You see, everybody agreed this is a picture of the Messiah, but what the Pharisees had never seen is though He was the son of David, David speaks about Him as "my Lord". How can that be? That’s the question. Verse 45, Jesus presses it home on them. "If David then calls him ‘Lord,’ how is He his son"? He doesn’t say He isn’t his son, but He said, "What kind of a son is He that His father calls Him 'my Lord.' And there’s no answer given. And no one was able to answer Him a word, nor did anyone dare from that day on to ask Him another question".

This passage, Psalm 110:1, interestingly enough occurs in the three synoptic gospels, that’s three times; once in Acts, that’s four times; here in Hebrews 1, that’s five times; and I think twice more in Hebrews. So it is almost certainly the most quoted verse from the Old Testament in the New, which is interesting. We’re doing very well, I didn’t believe it was possible, but we’ve got to the end of chapter 1, there’s one more verse left. Verse 14 of chapter 1. Verse 13 said, "To which of the angels did he ever say, ‘Sit at My right hand’"?

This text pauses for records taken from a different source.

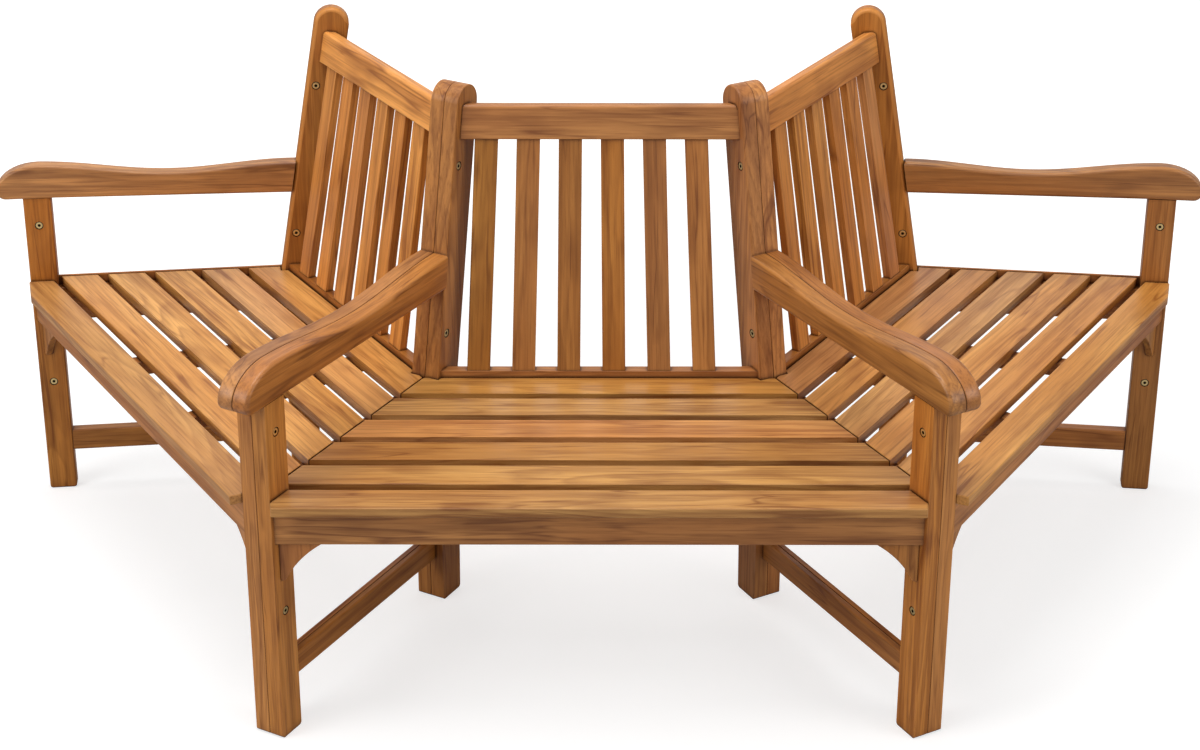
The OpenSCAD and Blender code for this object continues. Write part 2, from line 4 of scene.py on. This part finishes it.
import bmesh
import bpy
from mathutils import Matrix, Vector
from mathutils.bvhtree import BVHTree


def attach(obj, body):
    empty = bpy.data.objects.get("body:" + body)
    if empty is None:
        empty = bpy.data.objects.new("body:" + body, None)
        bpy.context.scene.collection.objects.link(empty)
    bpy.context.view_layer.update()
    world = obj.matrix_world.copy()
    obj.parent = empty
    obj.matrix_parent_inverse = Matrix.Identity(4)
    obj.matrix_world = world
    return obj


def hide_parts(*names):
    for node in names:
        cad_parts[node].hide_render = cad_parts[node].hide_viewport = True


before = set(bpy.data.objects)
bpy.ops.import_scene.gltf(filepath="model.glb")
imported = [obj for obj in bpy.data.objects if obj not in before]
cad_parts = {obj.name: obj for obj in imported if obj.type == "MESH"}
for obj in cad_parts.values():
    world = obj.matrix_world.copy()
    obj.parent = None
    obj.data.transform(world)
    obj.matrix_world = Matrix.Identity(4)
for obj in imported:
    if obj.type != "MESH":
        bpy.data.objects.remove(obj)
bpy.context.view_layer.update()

# Half tree bench in oiled hardwood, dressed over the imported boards. Metres, +Z up.
BODY = "root"

# Camera, fitted to the photograph's edges. Angles in degrees
FOCAL_MM = 74.61
SENSOR_MM = 36.0
CAMERA_PLACE = (0.0, -3.6137, 2.2192)
CAMERA_DOWN = 23.178
CAMERA_ROLL = 0.074
CAMERA_SHIFT = (0.0004, -0.1218)

# Lights: place, width and watts, all turned to one point
LIGHTS = {
    "top": ((-0.5, -0.1, 3.9), 3.0, 102),
    "left": ((-3.4, -1.9, 2.3), 2.2, 60),
    "right": ((3.4, -1.9, 2.3), 2.2, 48),
    "front": ((0.0, -4.6, 1.6), 2.6, 8),
}
LIT_POINT = (0, 0, 0.4)
WHITE = (1, 1, 1, 1)
# Strength of the sky on what isn't seen directly
SKY = 0.30
# The floor's colour, and what lifts it to white in view, from near the bench to far from it
FLOOR_GREY = (0.50, 0.50, 0.50, 1)
FLOOR_ROUGH = 0.9
FLOOR_LIFT = 0.62
FLOOR_NEAR = 1.2
FLOOR_FAR = 2.7
FLOOR_HALF = 30.0
FLOOR_DROP = 0.0005

# Rounding of each kind of board's edges, and how many steps it takes
ROUNDING = {
    "front_leg": (0.0030, 3),
    "back_post": (0.0035, 3),
    "arm": (0.0060, 4),
    "side_rail": (0.0020, 2),
    "stretcher": (0.0030, 3),
    "front_rail": (0.0020, 2),
    "rear_rail": (0.0020, 2),
    "top_rail": (0.0020, 2),
    "front_slat": (0.0022, 3),
    "seat_slats": (0.0018, 2),
    "back_slats": (0.0020, 2),
    "seat_bearers": (0.0015, 1),
    "corner_brackets": (0.0020, 2),
    "bolts": (0.0005, 2),
    "nuts": (0.0005, 2),
    "screws": (0.0004, 1),
}
# Frames that stand against each other at a joint, and the rounding of their meeting edges
PARTNERS = {
    "left_inner": "centre_left", "centre_left": "left_inner",
    "right_inner": "centre_right", "centre_right": "right_inner",
}
MEETING_WIDTH = 0.0013
MEETING_ARM_WIDTH = 0.0022
MEETING_STEPS = 2
# The end posts' front edge and arch have a flat chamfer on their inner side
CHAMFERED_KIND = "_end_back_post"
CHAMFER_WIDTH = 0.0070
CHAMFER_STEPS = 1
# Where the right end post's inner side and its front look, and how far up its arch looks
POST_INNER = (-0.115, -0.993, 0.0)
POST_FRONT = (0.993, -0.115, 0.0)
ARCH_RISE = 0.2
# An edge is rounded where it turns enough and both its faces look out of their board
ROUND_ANGLE = math.radians(25)
CLEAR_VIEW = 0.040
VIEW_START = 1e-5
# How alike two ways have to be, as a cosine, to count as the same or about the same
ALIKE = 0.97
HALFWAY = 0.8
# Vertices nearer than this are one, and faces that turn less than this are one
MERGE = 1e-5
FLAT_ANGLE = math.radians(0.4)
# Shares of a rounding's width, tried in turn until little of the board is twisted, as it may
# be beside a mortise: triangles that are less alike to their face than this, and their area
SHARES = (1.0, 0.8, 0.5)
TWIST = 0.7
TWIST_LIMIT = 60e-6
LEAST_TURN = 1e-9
# How alike two faces' normals have to be to share one, and how little a rounded face weighs
FLAT_REACH = math.cos(math.radians(25))
ROUNDED_REACH = math.cos(math.radians(65))
ROUNDED_WEIGHT = 1e-6

# How light single boards are, rear ones first, from 0 to 1 for the usual range. Partly each
# board's
# own tone, partly painted light: side benches' boards, their top rails and the joint legs are
# lighter
BOARD_TONES_AND_LIGHT = {
    "centre_seat_slats": (0.5, 0.3, 1.2, 0.0, 0.4),
    "centre_front_slat": (0.2,),
    "left_seat_slats": (1.1, 1.3, 0.9, 1.4, 1.2),
    "right_seat_slats": (0.9, 1.2, 0.7, 1.1, 1.0),
    "left_back_slats": (1.7, 2.0, 1.5, 1.9, 1.6, 1.8),
    "right_back_slats": (1.6, 1.9, 1.4, 1.8, 1.5, 1.7),
    "centre_back_slats": (-0.2, 0.1, -0.4, 0.0, -0.3, -0.1),
    "left_top_rail": (2.6,),
    "right_top_rail": (1.9,),
    "centre_top_rail": (0.1,),
    "centre_corner_brackets": (0.7,),
    "left_inner_front_leg": (1.2,),
    "centre_left_front_leg": (1.2,),
    "centre_right_front_leg": (1.1,),
    "right_inner_front_leg": (1.1,),
    "left_end_front_leg": (1.0,),
    "centre_front_rail": (0.6,),
}
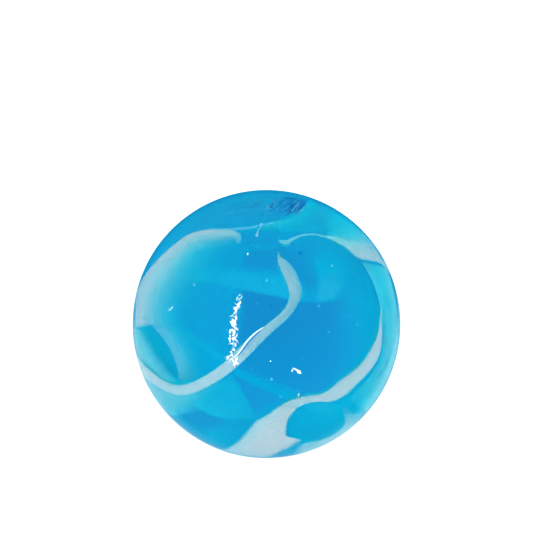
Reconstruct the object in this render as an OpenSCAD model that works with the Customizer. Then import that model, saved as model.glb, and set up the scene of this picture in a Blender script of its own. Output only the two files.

And then verse 14 says: Are they not all ministering spirits, who are being sent forth to serve for those who are due to inherit salvation? Again, the contrast is brought out. Angels are servants; the Messiah is God’s Son. He’s the King, He’s God Himself. See, those passages quoted there bring out He’s the king, He’s the Messiah, He’s the Son of God and He is God. Those are not true, those statements, of any angels. Congratulations to all of us, we’ve got through the first chapter!